REQUIRED WORK
Starting at the line that contains "Write the build123d", copy every line down to the line that contains "thread_proud = 3.0", inclusive, exactly as it stands. Omit all other lines.

------------------------

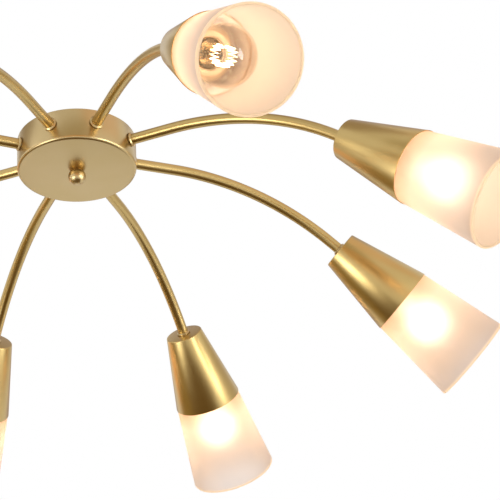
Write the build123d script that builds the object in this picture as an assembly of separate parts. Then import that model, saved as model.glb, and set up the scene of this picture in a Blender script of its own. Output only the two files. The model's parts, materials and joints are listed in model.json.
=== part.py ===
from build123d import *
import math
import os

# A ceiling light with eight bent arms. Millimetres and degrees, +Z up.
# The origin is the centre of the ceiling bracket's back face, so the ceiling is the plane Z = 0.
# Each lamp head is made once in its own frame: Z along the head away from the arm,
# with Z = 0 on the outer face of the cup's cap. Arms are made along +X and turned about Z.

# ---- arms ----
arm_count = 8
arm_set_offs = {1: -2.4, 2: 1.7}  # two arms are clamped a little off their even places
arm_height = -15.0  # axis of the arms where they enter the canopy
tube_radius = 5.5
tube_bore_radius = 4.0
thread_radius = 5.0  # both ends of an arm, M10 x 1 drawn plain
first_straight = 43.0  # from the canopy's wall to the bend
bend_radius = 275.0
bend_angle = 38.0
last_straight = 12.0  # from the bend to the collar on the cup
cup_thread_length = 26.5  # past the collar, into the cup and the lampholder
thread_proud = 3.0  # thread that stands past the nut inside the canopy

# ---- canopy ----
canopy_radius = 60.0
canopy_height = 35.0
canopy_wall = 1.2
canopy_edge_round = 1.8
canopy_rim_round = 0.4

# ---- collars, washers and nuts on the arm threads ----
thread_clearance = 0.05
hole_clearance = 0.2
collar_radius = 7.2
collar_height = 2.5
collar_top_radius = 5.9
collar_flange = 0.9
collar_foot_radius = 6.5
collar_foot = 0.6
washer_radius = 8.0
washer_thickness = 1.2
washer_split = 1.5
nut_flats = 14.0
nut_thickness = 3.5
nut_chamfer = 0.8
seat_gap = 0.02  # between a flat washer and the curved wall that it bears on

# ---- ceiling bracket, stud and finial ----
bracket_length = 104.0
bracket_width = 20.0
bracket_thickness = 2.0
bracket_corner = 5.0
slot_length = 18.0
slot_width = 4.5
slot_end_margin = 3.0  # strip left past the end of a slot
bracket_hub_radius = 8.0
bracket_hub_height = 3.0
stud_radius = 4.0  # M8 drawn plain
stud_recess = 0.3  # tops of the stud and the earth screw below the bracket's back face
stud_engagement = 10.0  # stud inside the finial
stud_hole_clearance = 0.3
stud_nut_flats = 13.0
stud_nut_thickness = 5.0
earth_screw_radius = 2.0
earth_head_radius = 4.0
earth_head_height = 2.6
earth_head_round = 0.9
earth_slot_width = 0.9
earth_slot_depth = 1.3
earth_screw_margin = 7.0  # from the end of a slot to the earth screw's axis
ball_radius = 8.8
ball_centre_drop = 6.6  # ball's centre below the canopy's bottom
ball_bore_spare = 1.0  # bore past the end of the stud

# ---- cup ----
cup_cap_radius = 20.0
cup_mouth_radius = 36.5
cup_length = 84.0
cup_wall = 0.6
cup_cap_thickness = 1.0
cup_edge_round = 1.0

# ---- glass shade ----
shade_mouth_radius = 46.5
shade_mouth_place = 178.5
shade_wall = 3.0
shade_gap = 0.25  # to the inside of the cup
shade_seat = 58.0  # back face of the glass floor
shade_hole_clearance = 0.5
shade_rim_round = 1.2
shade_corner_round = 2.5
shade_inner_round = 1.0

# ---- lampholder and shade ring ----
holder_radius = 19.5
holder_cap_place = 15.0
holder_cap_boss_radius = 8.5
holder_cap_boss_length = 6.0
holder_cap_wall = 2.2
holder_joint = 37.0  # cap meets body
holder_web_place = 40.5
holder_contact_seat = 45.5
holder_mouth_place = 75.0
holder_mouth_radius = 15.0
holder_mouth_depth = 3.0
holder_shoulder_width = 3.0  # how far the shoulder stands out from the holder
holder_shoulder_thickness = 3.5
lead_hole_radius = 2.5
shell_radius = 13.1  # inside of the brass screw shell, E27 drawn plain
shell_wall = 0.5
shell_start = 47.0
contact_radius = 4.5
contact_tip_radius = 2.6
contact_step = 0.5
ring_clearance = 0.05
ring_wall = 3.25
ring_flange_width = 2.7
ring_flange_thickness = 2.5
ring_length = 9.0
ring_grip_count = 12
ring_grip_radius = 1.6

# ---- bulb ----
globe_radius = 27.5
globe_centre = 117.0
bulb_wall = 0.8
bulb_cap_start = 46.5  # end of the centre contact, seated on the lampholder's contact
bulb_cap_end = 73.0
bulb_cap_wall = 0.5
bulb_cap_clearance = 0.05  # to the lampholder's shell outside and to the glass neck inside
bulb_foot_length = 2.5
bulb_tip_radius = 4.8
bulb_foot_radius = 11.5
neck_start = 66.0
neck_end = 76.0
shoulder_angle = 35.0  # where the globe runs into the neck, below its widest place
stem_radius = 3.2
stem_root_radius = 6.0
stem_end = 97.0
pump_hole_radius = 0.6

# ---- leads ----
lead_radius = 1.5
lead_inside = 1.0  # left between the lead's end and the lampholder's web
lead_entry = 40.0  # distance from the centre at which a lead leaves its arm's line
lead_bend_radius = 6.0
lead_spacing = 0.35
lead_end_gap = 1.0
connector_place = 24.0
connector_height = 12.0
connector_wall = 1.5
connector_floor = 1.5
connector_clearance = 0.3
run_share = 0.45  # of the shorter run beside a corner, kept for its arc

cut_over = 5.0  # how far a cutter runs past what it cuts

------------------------

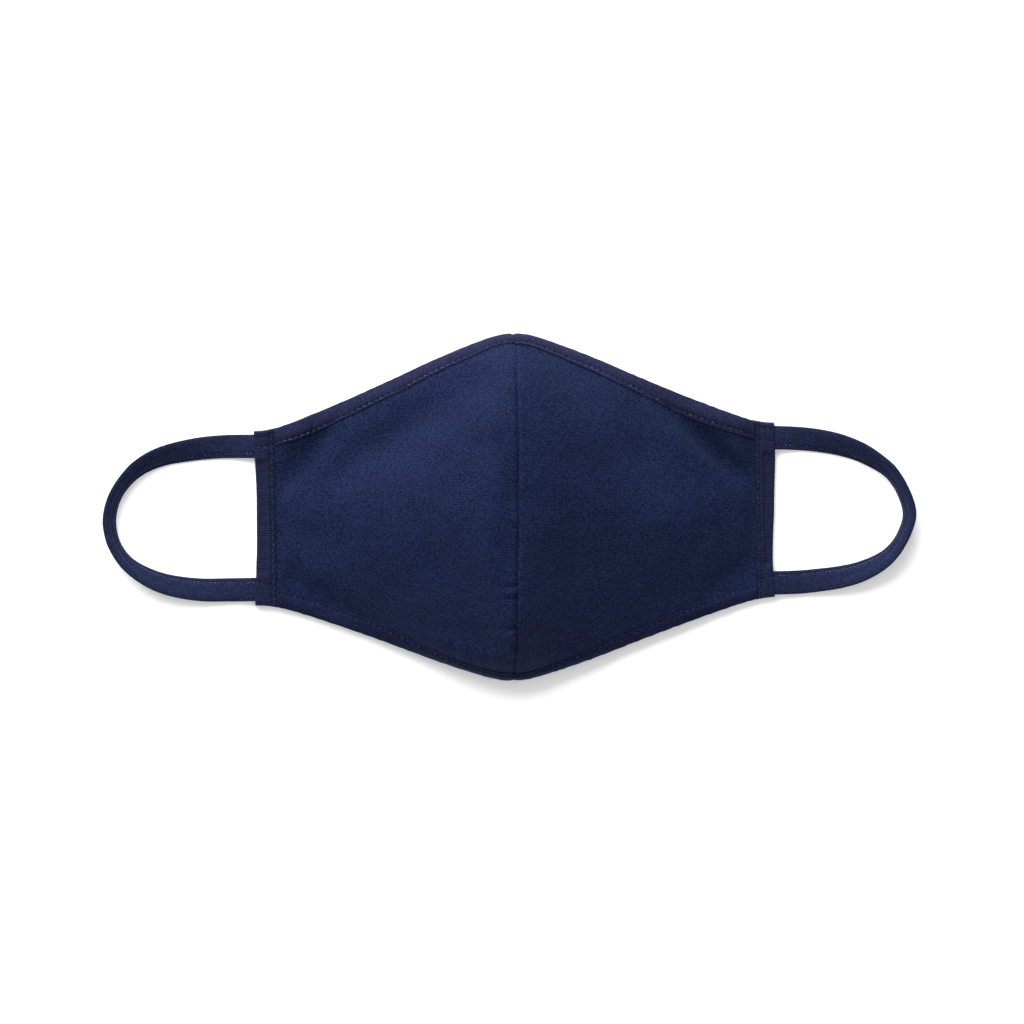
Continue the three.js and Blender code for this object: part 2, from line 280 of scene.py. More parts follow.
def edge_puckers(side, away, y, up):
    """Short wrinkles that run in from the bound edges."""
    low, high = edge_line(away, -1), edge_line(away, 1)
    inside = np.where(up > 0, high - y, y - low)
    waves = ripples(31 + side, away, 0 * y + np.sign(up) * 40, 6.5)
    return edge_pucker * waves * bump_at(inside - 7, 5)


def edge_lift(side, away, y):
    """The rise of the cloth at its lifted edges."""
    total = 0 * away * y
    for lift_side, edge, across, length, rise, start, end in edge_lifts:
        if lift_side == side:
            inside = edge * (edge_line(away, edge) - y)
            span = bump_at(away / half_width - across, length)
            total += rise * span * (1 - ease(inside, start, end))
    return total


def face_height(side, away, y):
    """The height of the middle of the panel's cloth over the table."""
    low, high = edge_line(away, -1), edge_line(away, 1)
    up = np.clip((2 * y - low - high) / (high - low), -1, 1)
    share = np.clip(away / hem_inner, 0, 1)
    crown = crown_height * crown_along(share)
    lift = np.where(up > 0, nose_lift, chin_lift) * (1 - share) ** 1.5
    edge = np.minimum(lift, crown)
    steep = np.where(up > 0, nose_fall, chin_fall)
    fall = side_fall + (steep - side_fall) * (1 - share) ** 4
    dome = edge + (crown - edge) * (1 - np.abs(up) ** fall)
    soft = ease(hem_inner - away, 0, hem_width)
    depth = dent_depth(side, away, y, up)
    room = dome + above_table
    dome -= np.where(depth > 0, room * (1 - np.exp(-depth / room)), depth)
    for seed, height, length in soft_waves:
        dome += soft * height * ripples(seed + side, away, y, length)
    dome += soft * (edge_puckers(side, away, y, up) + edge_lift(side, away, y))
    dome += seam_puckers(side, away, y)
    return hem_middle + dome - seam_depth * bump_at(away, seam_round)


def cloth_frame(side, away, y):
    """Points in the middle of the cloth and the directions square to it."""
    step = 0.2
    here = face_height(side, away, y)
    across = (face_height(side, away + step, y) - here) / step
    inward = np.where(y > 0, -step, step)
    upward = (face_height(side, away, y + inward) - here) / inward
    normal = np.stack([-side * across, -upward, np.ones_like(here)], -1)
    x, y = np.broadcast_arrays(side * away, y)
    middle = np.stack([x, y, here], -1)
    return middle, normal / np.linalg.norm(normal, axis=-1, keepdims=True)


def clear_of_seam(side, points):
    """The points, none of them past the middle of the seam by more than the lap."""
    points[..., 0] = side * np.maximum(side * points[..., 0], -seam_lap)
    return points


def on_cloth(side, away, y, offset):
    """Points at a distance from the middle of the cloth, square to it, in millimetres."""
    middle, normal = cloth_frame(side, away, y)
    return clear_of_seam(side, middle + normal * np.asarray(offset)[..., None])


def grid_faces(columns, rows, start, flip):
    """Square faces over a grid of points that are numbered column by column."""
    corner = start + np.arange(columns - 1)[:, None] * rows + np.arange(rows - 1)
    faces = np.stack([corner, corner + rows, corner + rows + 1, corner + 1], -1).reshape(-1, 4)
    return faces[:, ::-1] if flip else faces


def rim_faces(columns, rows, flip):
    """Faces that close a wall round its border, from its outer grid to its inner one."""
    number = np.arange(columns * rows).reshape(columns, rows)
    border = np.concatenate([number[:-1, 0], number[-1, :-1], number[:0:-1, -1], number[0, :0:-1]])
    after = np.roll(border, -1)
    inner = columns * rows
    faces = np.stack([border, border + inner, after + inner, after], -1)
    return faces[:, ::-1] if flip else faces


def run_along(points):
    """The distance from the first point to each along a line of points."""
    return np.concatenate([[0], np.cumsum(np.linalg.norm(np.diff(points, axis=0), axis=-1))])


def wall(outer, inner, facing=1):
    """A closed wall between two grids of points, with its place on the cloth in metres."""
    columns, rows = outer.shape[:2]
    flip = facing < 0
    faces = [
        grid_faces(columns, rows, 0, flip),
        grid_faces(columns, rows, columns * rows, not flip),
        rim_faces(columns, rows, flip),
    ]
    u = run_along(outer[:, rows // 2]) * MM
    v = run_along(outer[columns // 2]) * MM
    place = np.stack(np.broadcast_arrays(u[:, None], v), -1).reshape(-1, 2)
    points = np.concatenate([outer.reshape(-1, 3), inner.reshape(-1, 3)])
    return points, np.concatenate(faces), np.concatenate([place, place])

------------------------

ANSWER BELOW
Write the build123d script that builds the object in this picture as an assembly of separate parts. Then import that model, saved as model.glb, and set up the scene of this picture in a Blender script of its own. Output only the two files. The model's parts, materials and joints are listed in model.json.
=== part.py ===
from build123d import *
import math
import os

# A ceiling light with eight bent arms. Millimetres and degrees, +Z up.
# The origin is the centre of the ceiling bracket's back face, so the ceiling is the plane Z = 0.
# Each lamp head is made once in its own frame: Z along the head away from the arm,
# with Z = 0 on the outer face of the cup's cap. Arms are made along +X and turned about Z.

# ---- arms ----
arm_count = 8
arm_set_offs = {1: -2.4, 2: 1.7}  # two arms are clamped a little off their even places
arm_height = -15.0  # axis of the arms where they enter the canopy
tube_radius = 5.5
tube_bore_radius = 4.0
thread_radius = 5.0  # both ends of an arm, M10 x 1 drawn plain
first_straight = 43.0  # from the canopy's wall to the bend
bend_radius = 275.0
bend_angle = 38.0
last_straight = 12.0  # from the bend to the collar on the cup
cup_thread_length = 26.5  # past the collar, into the cup and the lampholder
thread_proud = 3.0  # thread that stands past the nut inside the canopy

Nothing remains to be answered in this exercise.